The National Photography Center, a highly anticipated project within Taiwan’s cultural and arts community, has finally found a home. The Ministry of Culture spent over a year looking for a suitable public space that was not already in use. The quarters have been found at a Directorate General of Highways-owned, municipal-level historic site across from the Taipei Main Train Station.
Culture Minister Lung Ying-tai:
We have been looking for over a year for a right location for the photography center without knowledge of the DGH’s building. So when the information emerged and we got hold of it, I myself was ecstatic and felt like I found real treasure.
Photography is a focal point in our nation’s collective memories. It is kept in our hearts. However, photography has not been highly valued by the visual arts sector. Instead, many photos are randomly stored in different public agencies.
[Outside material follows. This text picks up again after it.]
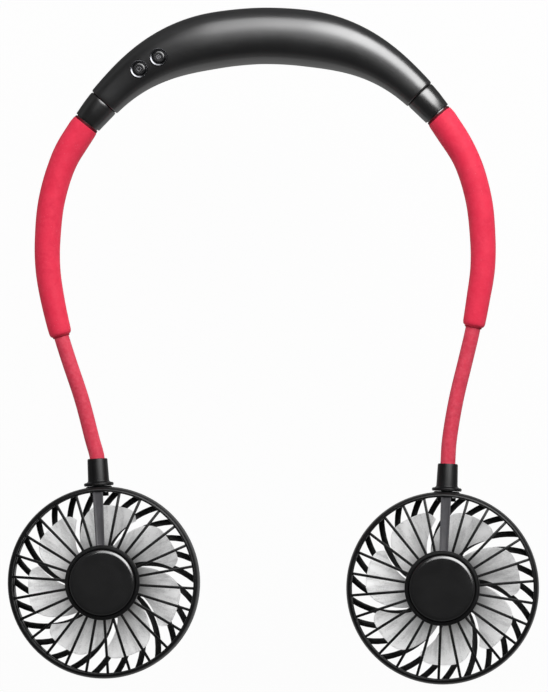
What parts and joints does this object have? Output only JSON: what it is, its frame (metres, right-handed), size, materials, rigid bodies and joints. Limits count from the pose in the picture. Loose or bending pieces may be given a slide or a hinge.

From national memories to cultural landmark
The longstanding building with a yellowish-brown exterior is already part of the Taiwanese people’s collective memories, accumulated through each time they walk past the train station. It will become the country’s first public photography-based cultural center after revitalization. The facility will compile national memories through photography and the historic building is set to take on a brand-new role in the nation’s cultural sphere.
Architect Hsueh Chin:
Oftentimes when we investigate a historic site, the first thing to look for is written and visual documentation. The latter serves as the most essential basis for future revitalization or renovation efforts.
Professor Wang Huey-jiun:
Photography itself is an artistic style developed throughout the process of modernization. So the building is suited to be re-used and the new purpose really fits with the building’s original style and features.
Architect Ray Chen:
As I checked the space, I came up with a rough idea. I think the building’s size is just right and of course there needs to be cafes and things like that, as well as areas that will allow it to become more spacious. I believe the building actually has the conditions to become a very good exhibition space.
A race against time
Taiwan’s precious photo assets are in the hands of different public agencies, private sectors, families, and individuals. Through the establishment of the photography center, the Ministry hopes to carefully store the files that would otherwise gradually wear away with time.